Los Angeles Police Protective League President Mitzi Grasso applauded the plan, saying it “far exceeds” the expectation of the union.

“This is an opportunity to increase our coverage and enhance public safety,” Grasso told the commission, adding that any potential problems could be overcome.

Hahn won the crucial endorsement of the police union during his recent mayoral campaign in part by agreeing to implement a compressed work schedule for the department.

The mayor’s office studied how the flexible work schedule in place at the Santa Ana Police Department as a springboard for designing a plan for the LAPD.

Santa Ana went to 12-hour shifts in 1993 and since then the department has seen significant decreases in citizen complaints, use of force, civil complaints, at-fault accidents and officer related shootings, Santa Ana Police Chief Paul Walters said.

An informal survey conducted by the department indicated only 3 percent of the officers would prefer to work a traditional work week, he said.

“It takes them about three months to adjust and after that they would never work anything else,” Walters said.

Demotion Accepted

After five and a half years on the LAPD,  Officer Sandra Kim left the department in May to go to Santa Ana, even though the move would mean taking a demotion from sergeant.

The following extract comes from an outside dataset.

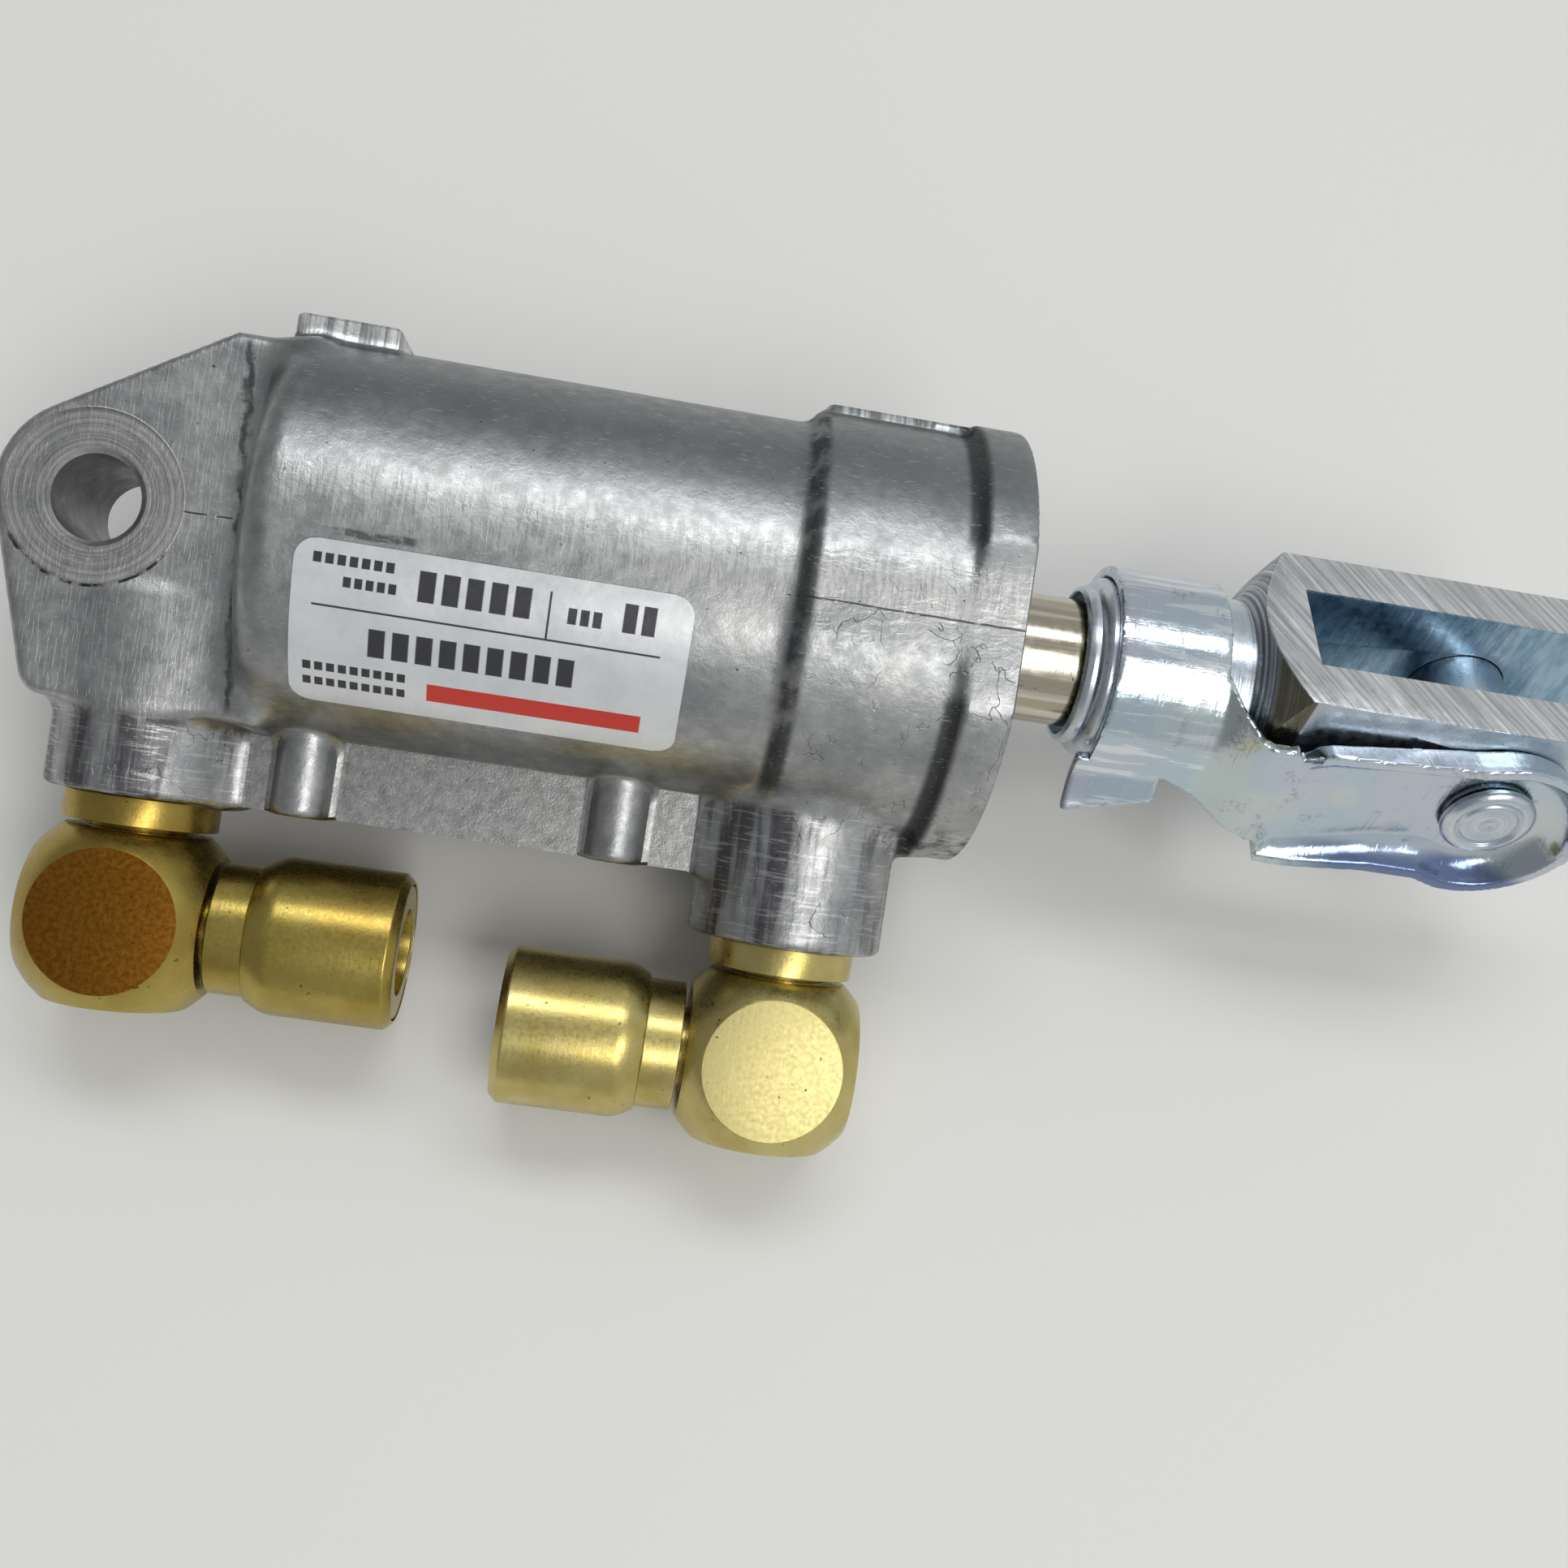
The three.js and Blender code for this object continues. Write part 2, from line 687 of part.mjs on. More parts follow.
function buildElbow(name, port) {
  const top = port.bossEnd - elbow.collarHeight;
  const centreY = top - SEAT - elbow.half;
  const along = (solid) => {
    const placed = port.direction > 0 ? solid : solid.rotate([0, 180, 0]);
    return placed.translate([port.x, centreY, 0]);
  };

  const ringY = centreY + 4.6;
  const stud = turnedY(port.x, [
    [centreY + 1.5, 1.6],
    [centreY + 1.5, 3.4],
    [ringY - 0.8, 3.4],
    [ringY - 0.8, 2.5],
    [ringY + 0.8, 2.5],
    [ringY + 0.8, 3.4],
    [top, 3.4],
    [top, elbow.collarR],
    [port.bossEnd - SEAT, elbow.collarR],
    [port.bossEnd - SEAT, 3.6],
    [port.bossEnd + 0.8, 3.6],
    [port.bossEnd + 1.1, portHole.r - 0.1],
    [port.bossEnd + 5.6, portHole.r - 0.1],
    [port.bossEnd + 6.2, portHole.r - 0.7],
    [port.bossEnd + 6.2, 1.6],
    [centreY + 1.5, 1.6],
  ]);
  addNode(name + "_stud", stud, looks.brass);

  const studRing = new THREE.TorusGeometry(3.0, 0.42, 6, SMALL_ROUND);
  studRing.rotateX(Math.PI / 2);
  studRing.translate(port.x, ringY, 0);
  addNode(name + "_stud_seal", solidOf(studRing), looks.rubber);

  const ball = new THREE.SphereGeometry(elbow.ballR, 28, 16);
  ball.rotateX(Math.PI / 2);
  const cube = box(
    [-elbow.half, elbow.half],
    [-elbow.half, elbow.half],
    [-elbow.halfHeight, elbow.halfHeight],
  );
  const spigotHole = rodY(0, 0.6, elbow.half + 2, 3.5, SMALL_ROUND);
  const body = cut(solidOf(ball).intersect(cube), [
    spigotHole,
    rodX(3.4, elbow.half + 2, 3.1, SMALL_ROUND),
    rodX(0, 4, 1.8, TINY_ROUND),
  ]);
  addNode(name + "_body", along(body), looks.brass);

  const shoulder = Array.from({ length: 5 }, (_, i) => {
    const t = (i + 1) / 5;
    const x = elbow.neckEnd + (elbow.shoulderEnd - elbow.neckEnd) * t;
    return [x, elbow.neckR + 0.3 + (elbow.sleeveR - elbow.neckR - 0.3) * Math.sin((t * Math.PI) / 2)];
  });
  const sleeve = turnedX([
    [3.8, 1.8],
    [3.8, 3.0],
    [elbow.half + SEAT, 3.0],
    [elbow.half + SEAT, elbow.neckR],
    [elbow.neckEnd, elbow.neckR],
    [elbow.neckEnd, elbow.neckR + 0.3],
    ...shoulder,
    [elbow.length - 0.6, elbow.sleeveR],
    [elbow.length, elbow.sleeveR - 0.6],
    [elbow.length, 5.2],
    [16.2, 5.2],
    [16.2, 4.5],
    [13.4, 4.5],
    [13.4, elbow.tubeR],
    [11.0, elbow.tubeR],
    [11.0, 1.8],
    [3.8, 1.8],
  ]);
  addNode(name + "_sleeve", along(sleeve), looks.brass);
  addNode(name + "_tube_seal", along(ringX(13.6, 16.0, elbow.tubeR + 0.05, 4.35)), looks.rubber);
  addNode(name + "_grab_ring", along(ringX(16.3, 16.8, elbow.tubeR + 0.05, 5.05)), looks.spring);
  addNode(name + "_retainer", along(ringX(16.95, elbow.length - 0.05, elbow.tubeR, 5.05)), looks.brass);
}

// ---------------------------------------------------------------- the part

buildCasting();
buildLabel();
buildGuide();
buildCirclip();
buildPiston();
buildRod();
buildFork();
buildClip();
buildElbow("rear_elbow", rearPort);
buildElbow("front_elbow", frontPort);

part.updateMatrixWorld(true);
const centre = new THREE.Box3().setFromObject(part).getCenter(new THREE.Vector3());
part.position.copy(centre).negate();

export default part;
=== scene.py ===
"""Looks of the pneumatic cylinder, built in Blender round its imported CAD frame.

Shapes are worked out in millimetres in "part space": X along the rod, the rear eye's axis is Z
through the origin, the ports face -Y. ORIGIN moves part space into the row frame.
"""

import math

import bmesh
import bpy
import numpy as np
from mathutils import Matrix, Vector


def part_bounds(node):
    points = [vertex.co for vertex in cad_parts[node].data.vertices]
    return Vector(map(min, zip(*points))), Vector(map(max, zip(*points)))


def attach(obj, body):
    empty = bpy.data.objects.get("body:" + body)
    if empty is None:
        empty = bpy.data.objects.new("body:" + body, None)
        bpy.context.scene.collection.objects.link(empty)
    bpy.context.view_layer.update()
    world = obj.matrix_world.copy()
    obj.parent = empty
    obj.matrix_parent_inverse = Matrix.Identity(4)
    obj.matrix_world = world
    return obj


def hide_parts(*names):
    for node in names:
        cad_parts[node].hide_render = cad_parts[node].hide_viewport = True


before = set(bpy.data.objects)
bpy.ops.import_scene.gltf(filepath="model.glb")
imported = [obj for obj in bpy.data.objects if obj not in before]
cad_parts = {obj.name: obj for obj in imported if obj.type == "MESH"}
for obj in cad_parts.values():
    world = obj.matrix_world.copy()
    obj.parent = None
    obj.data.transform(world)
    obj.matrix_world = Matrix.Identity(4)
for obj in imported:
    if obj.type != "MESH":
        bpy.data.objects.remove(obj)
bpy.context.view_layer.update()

MM = 0.001

# ---- places from the frame


def box_mm(node):
    low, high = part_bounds(node)
    return np.array(low) / MM, np.array(high) / MM


LUG_NOSE_R = 7.0  # the eye's axis is this far from the casting's rear end
ORIGIN = np.array(
    [
        box_mm("body_casting")[0][0] + LUG_NOSE_R,
        sum(box_mm("piston_rod"))[1] / 2,
        0.0,
    ]
)


def part_box(node):
    """Lowest and highest corner of a CAD node, in part space."""
    low, high = box_mm(node)
    return low - ORIGIN, high - ORIGIN


# ---- driving dimensions, in mm

# body casting; a span is a start and an end along the rod's axis
BORE_R = 12.5
BARREL_R = 14.8
BARREL_SPAN = (11.4, 60.0)
COLLAR_R = 15.75
COLLAR_SPAN = (49.9, 64.0)
FLANGE_R = 16.7
FLANGE_SPAN = (61.5, 65.3)
RING_GROOVE_R = 13.2
RING_GROOVE_SPAN = (63.1, 64.3)
LUG_HALF = 7.1
LUG_SIDE_END = 9.9  # where the lug's flat sides meet the barrel
EYE_R = 3.1
SPOT_R = 6.2
SPOT_DEPTH = 0.3
WEB_HALF = 3.0
WEB_END = -20.3
COLUMN_XS = (16.4, 39.5)
COLUMN_R = 2.1
MILLED_SPANS = ((19.1, 36.9), (42.2, 45.4), (12.3, 13.9))
PAD_HALF = 5.0
PAD_TOP = 15.8
PAD_SPANS = ((11.4, 18.9), (50.4, 61.4))
PORT_HOLE_R = 4.35
FEED_R = 1.5

# ports and elbows; "along" is the way the elbow's sleeve points at rest
PORTS = {
    "rear_elbow": {"x": 4.6, "boss_r": 7.1, "boss_end": -20.5, "along": 1, "brass": "rear_brass"},
    "front_elbow": {"x": 53.4, "boss_r": 7.45, "boss_end": -24.75, "along": -1, "brass": "front_brass"},
}
ELBOW_HALF = 6.4
ELBOW_R = 8.25
STUD_HOLE_R = 3.5
SLEEVE_HOLE_R = 3.1

# fork and clip, in the fork's own frame: X along the rod, Y along the pin
FORK_TURN = math.radians(39)  # the fork and clip are turned about the rod by this much
FORK_HALF = 8.0
FORK_SQUARE_START = 85.1
NECK_R = 7.0
SLOT_HALF = 4.0
SLOT_START = 89.3
THREAD_R = 4.0
PIN_X = float(sum(part_box("clip_pin"))[0] / 2)
PIN_HOLE_R = 4.06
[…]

Santa Ana had a better benefit package, better salary, better pension, and a compressed work schedule, and that was the main factor,” Kim said.

“With the ‘3-12’ I spend more time with my family and friends,” she said. “And it gives you time to recover.”

Kim said a major problem with the LAPD’s current schedule is officers must bid for days off, something she said can result in an officer working 10 days straight without a day off.

Under Hahn’s plan, officers assigned to the 12-hour shifts would have set days off, while officers on the 8- and 10-hour shifts would bid for days off, as officers currently do.

Kim said if the LAPD would have gone to a compressed work schedule earlier she would not have left the department.